1.    First day at Lee, second semester of 9th grade from Rison School.

2.    Shoney’s to Jerry’s parade at nights and on Sundays.

3.    Movies at Parkway, Woody’s and 72 Drive–In Theaters

4.    Dances at the VFW on Saturday afternoon.

5.    Carter's Skateland Friday and Saturday night and Sunday Afternoon.

6.    Sunday afternoon with friends cleaning up our vehicles.

7.    Hatfield Lake in Athens, Alabama park.

8.    Purchased a new 1963 Chevrolet S.S., with a 4 in the floor.

9.    New Years Eve 1963 and New Year’s day 1964, 18 inches of snow.

(On the 6:00 network news CBS, Walter Cronkite said, “it wasn’t stars that fell on Alabama last night… It was snow, 18 inches of snow.”)

10.  Moved to Kingsport, Tennessee and graduated from the University of Tennessee with a B.S. in Electrical Engineering.
_____________________________
Top 10 Huntsville Memories
by Steve Craig

1. J. C. Brown store/ McCormick YMCA on Triana.

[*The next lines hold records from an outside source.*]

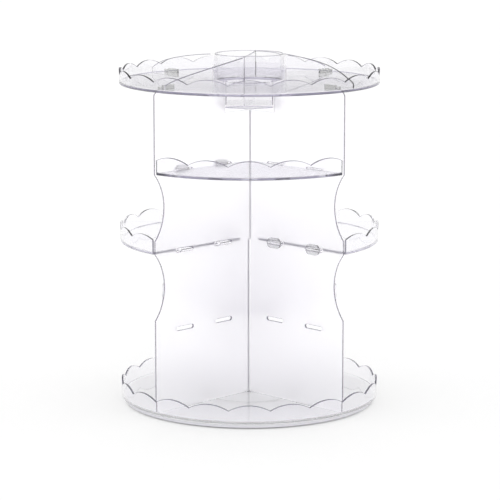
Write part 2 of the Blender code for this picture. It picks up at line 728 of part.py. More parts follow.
def build_foot_plate():
    """The fixed disc under the turning part, dished up at its centre over the pivot's washer."""
    profile = [
        (HUB_BORE_RADIUS, HUB_UNDERSIDE),
        (FOOT_DISH_RADIUS, HUB_UNDERSIDE),
        (FOOT_DISH_RADIUS + FOOT_DISH_SLOPE, FOOT_UNDERSIDE),
        (FOOT_RADIUS, FOOT_UNDERSIDE),
        (FOOT_RADIUS, FOOT_TOP - FOOT_EDGE_CHAMFER),
        (FOOT_RADIUS - FOOT_EDGE_CHAMFER, FOOT_TOP),
        (FOOT_DISH_RADIUS + 2 * FOOT_DISH_SLOPE, FOOT_TOP),
        (FOOT_DISH_RADIUS + FOOT_DISH_SLOPE, HUB_TOP),
        (HUB_BORE_RADIUS, HUB_TOP),
    ]
    bm = bmesh.new()
    turned(bm, profile, FOOT_ROUND_STEPS)
    plate = add_object("foot_plate", mesh_from(bm, "foot_plate"))
    combine(plate, ball_track(), "DIFFERENCE")
    pockets = bmesh.new()
    pocket_radius = PAD_RADIUS + SEAT_GAP
    pocket_top = FOOT_UNDERSIDE + PAD_POCKET_DEPTH
    for centre in pad_centres():
        cylinder(pockets, centre, pocket_radius, FOOT_UNDERSIDE - SEAT_GAP, pocket_top, SMALL_ROUND_STEPS)
    combine(plate, pockets, "DIFFERENCE")
    return finish(plate, white_plastic("foot_plate"))


def pad_centres():
    return spaced_round(PAD_RING_RADIUS, PAD_COUNT, BOARD_AZIMUTH)


def build_foot_pads():
    bm = bmesh.new()
    cylinder(bm, Vector(), PAD_RADIUS, 0.0, PAD_HEIGHT, SMALL_ROUND_STEPS)
    mesh = mesh_from(bm, "foot_pad")
    pads = []
    for number, centre in enumerate(pad_centres(), 1):
        name = f"foot_pad_{number}"
        pad = add_object(name, mesh.copy(), soft_plastic(name))
        pad.location = centre
        pads.append(pad)
    return pads


def build_ball_cage():
    """A flat ring with a hole for each ball, free between the foot and the base tray."""
    middle = (0.0, 0.0)
    half_width = CAGE_WIDTH / 2
    loops = [circle(middle, BALL_RING_RADIUS + half_width, ROUND_STEPS)]
    loops.append(circle(middle, BALL_RING_RADIUS - half_width, ROUND_STEPS))
    for centre in ball_centres():
        loops.append(circle((centre.x, centre.y), TRACK_RADIUS, BALL_HOLE_STEPS))
    thickness = RUNNING_SPACE - 2 * SEAT_GAP
    bm = filled_plate(loops, thickness)
    for corner in bm.verts:
        corner.co = (corner.co.x, corner.co.z, BALL_HEIGHT + corner.co.y)
    return add_object("ball_cage", mesh_from(bm, "ball_cage"), white_plastic("ball_cage"))


def ball_centres():
    return spaced_round(BALL_RING_RADIUS, BALL_COUNT, 0.0, BALL_HEIGHT)


def build_bearing_balls():
    bm = bmesh.new()
    bmesh.ops.create_icosphere(bm, subdivisions=2, radius=BALL_RADIUS)
    mesh = mesh_from(bm, "bearing_ball")
    balls = []
    for number, centre in enumerate(ball_centres(), 1):
        name = f"bearing_ball_{number:02d}"
        ball = add_object(name, mesh.copy(), steel(name))
        ball.location = centre
        balls.append(ball)
    return balls


def build_pivot_bush():
    """A flanged ring in the foot's centre hole, round the base tray's hub."""
    flange_top = BASE_UNDERSIDE - SEAT_GAP
    flange_underside = HUB_TOP + SEAT_GAP
    profile = [
        (BUSH_BORE_RADIUS, HUB_UNDERSIDE),
        (BUSH_RADIUS, HUB_UNDERSIDE),
        (BUSH_RADIUS, flange_underside),
        (BUSH_FLANGE_RADIUS, flange_underside),
        (BUSH_FLANGE_RADIUS, flange_top),
        (BUSH_BORE_RADIUS, flange_top),
    ]
    return turned_piece("pivot_bush", profile, white_plastic("pivot_bush"), SMALL_ROUND_STEPS)


def build_pivot_washer():
    bore = SCREW_RADIUS + SEAT_GAP
    profile = [
        (bore, WASHER_UNDERSIDE),
        (WASHER_RADIUS, WASHER_UNDERSIDE),
        (WASHER_RADIUS, WASHER_TOP),
        (bore, WASHER_TOP),
    ]
    return turned_piece("pivot_washer", profile, steel("pivot_washer"), SMALL_ROUND_STEPS)


def build_pivot_screw():
    """A flat-headed screw from below, up into the base tray's hub."""
    head_top = WASHER_UNDERSIDE - SEAT_GAP
    head_bottom = head_top - SCREW_HEAD_HEIGHT
    tip = BASE_FLOOR - HUB_SKIN - SEAT_GAP
    profile = [
        (0.0, head_bottom),
        (SCREW_HEAD_RADIUS - SCREW_HEAD_HEIGHT / 2, head_bottom),
        (SCREW_HEAD_RADIUS, head_bottom + SCREW_HEAD_HEIGHT / 2),
        (SCREW_HEAD_RADIUS, head_top),
        (SCREW_RADIUS, head_top),
        (SCREW_RADIUS, tip - SCREW_RADIUS / 2),
        (SCREW_RADIUS / 2, tip),
        (0.0, tip),
    ]
    return turned_piece("pivot_screw", profile, steel("pivot_screw"), SMALL_ROUND_STEPS)


def gather(name, pieces):
    """Parents pieces that move together to an empty on the turning axis."""
    empty = bpy.data.objects.new(name, None)
    bpy.context.collection.objects.link(empty)
    for piece in pieces:
        piece.parent = empty


def main():
    clear_scene()
    gather("foot", [build_foot_plate(), *build_foot_pads(), build_pivot_bush()])
    gather("ball_ring", [build_ball_cage(), *build_bearing_balls()])
    carousel = [
        build_base_tray(),
        build_pivot_washer(),
        build_pivot_screw(),
        build_board("cross_board_a", -BOARD_AZIMUTH, True),
        build_board("cross_board_b", BOARD_AZIMUTH, False),
        *build_shelves(),
        build_top_tray(),
        build_top_divider(),
        build_brush_cup(),
        build_cup_partition(),
    ]
    gather("carousel", carousel)


main()
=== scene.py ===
"""The rotating makeup organizer as it looks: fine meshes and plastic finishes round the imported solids.

Lengths are in metres and +Z is up. An azimuth is an angle in degrees from the front (-Y) towards +X.
"""
import math

import bmesh
import bpy
from mathutils import Matrix, Vector


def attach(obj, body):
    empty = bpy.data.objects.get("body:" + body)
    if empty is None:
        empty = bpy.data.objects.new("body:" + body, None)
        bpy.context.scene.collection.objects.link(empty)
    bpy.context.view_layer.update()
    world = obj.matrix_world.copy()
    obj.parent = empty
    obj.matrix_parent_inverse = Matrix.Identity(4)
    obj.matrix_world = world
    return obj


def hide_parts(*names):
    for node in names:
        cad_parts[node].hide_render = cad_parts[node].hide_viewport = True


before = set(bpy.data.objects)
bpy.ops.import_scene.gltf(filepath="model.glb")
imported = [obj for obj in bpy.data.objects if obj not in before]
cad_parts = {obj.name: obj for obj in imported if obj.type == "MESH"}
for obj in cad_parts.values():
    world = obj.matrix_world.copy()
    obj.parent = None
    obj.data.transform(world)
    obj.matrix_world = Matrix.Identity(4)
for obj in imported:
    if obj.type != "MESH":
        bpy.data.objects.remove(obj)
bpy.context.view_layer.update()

MM = 0.001
SEAT_GAP = 0.3 * MM

# A point this close to a line or plane lies on it, and corners this close to each other become one
NEAR = 0.01 * MM
WELD = 0.001 * MM

# Scalloped trays
TRAY_RADIUS = 115.0 * MM
RIM_WALL = 1.8 * MM
TRAY_INNER_RADIUS = TRAY_RADIUS - RIM_WALL
FLOOR_THICKNESS = 2.0 * MM
TRAY_FOOT_ROUND = 1.2 * MM
TRAY_INSIDE_ROUND = 0.8 * MM
RIM_EDGE_ROUND = 0.45 * MM
SCALLOP_COUNT = 20
SCALLOP_STEPS = 16
SCALLOP_RISE = 4.9 * MM
BASE_RIM_HEIGHT = 11.7 * MM
SHELF_RIM_HEIGHT = 11.5 * MM
TOP_RIM_HEIGHT = 8.9 * MM

# Heights, from the ground up
FOOT_UNDERSIDE = 1.2 * MM
FOOT_TOP = 3.2 * MM
BALL_HEIGHT = 4.1 * MM
BASE_UNDERSIDE = 5.0 * MM
BASE_FLOOR = BASE_UNDERSIDE + FLOOR_THICKNESS
LEVELS = (76.8 * MM, 146.2 * MM, 215.6 * MM)
TOP_UNDERSIDE = 286.2 * MM
TOP_FLOOR = TOP_UNDERSIDE + FLOOR_THICKNESS
BOARD_BOTTOM = BASE_FLOOR + SEAT_GAP
BOARD_TOP = TOP_UNDERSIDE - SEAT_GAP
HALF_LAP_HEIGHT = (BOARD_BOTTOM + BOARD_TOP) / 2

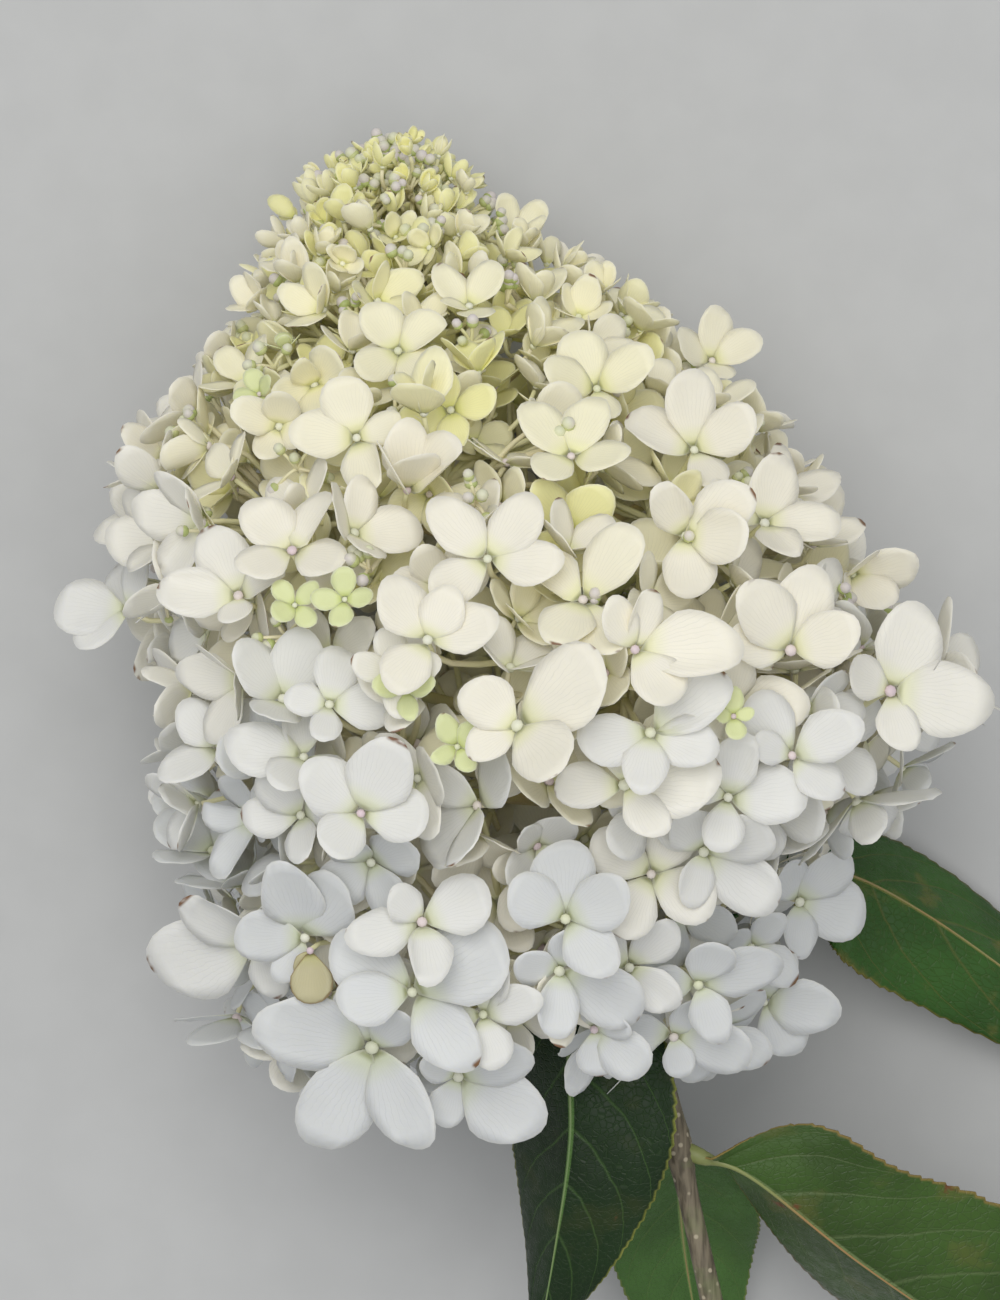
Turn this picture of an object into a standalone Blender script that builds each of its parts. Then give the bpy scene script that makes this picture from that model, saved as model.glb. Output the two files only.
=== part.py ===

2. Tri-Me-Drive In ice ceam place near Tiana/Clinton intersection.

3. Little League baseball at Oak Park from 1961-1967. Many of the players that made up the great Lee baseball teams of the late 60's/ early 70's started there.

4. The empty lot across the street from Greg Patterson's house where we played baseball / football for fun.

5. Downtown- the courthose looked better in the 60's then it does now. Lyric / Martin / G. C. Murphy's /  Woolworth's / Krystal / Sno White.

6. Zesto

7. Jiffy Mart on Maysville road at the ditch past Oakwood.

8. Chapman Mountain when it was woods instead of houses.

9. The stores at the corner of Oakwood/ Andy Jackson- ice cream place and M & J's grocery.

10. The 1968 snow - playing football in the backyard in it and being run over / smeared / buried by that crazy Kevin Rice!!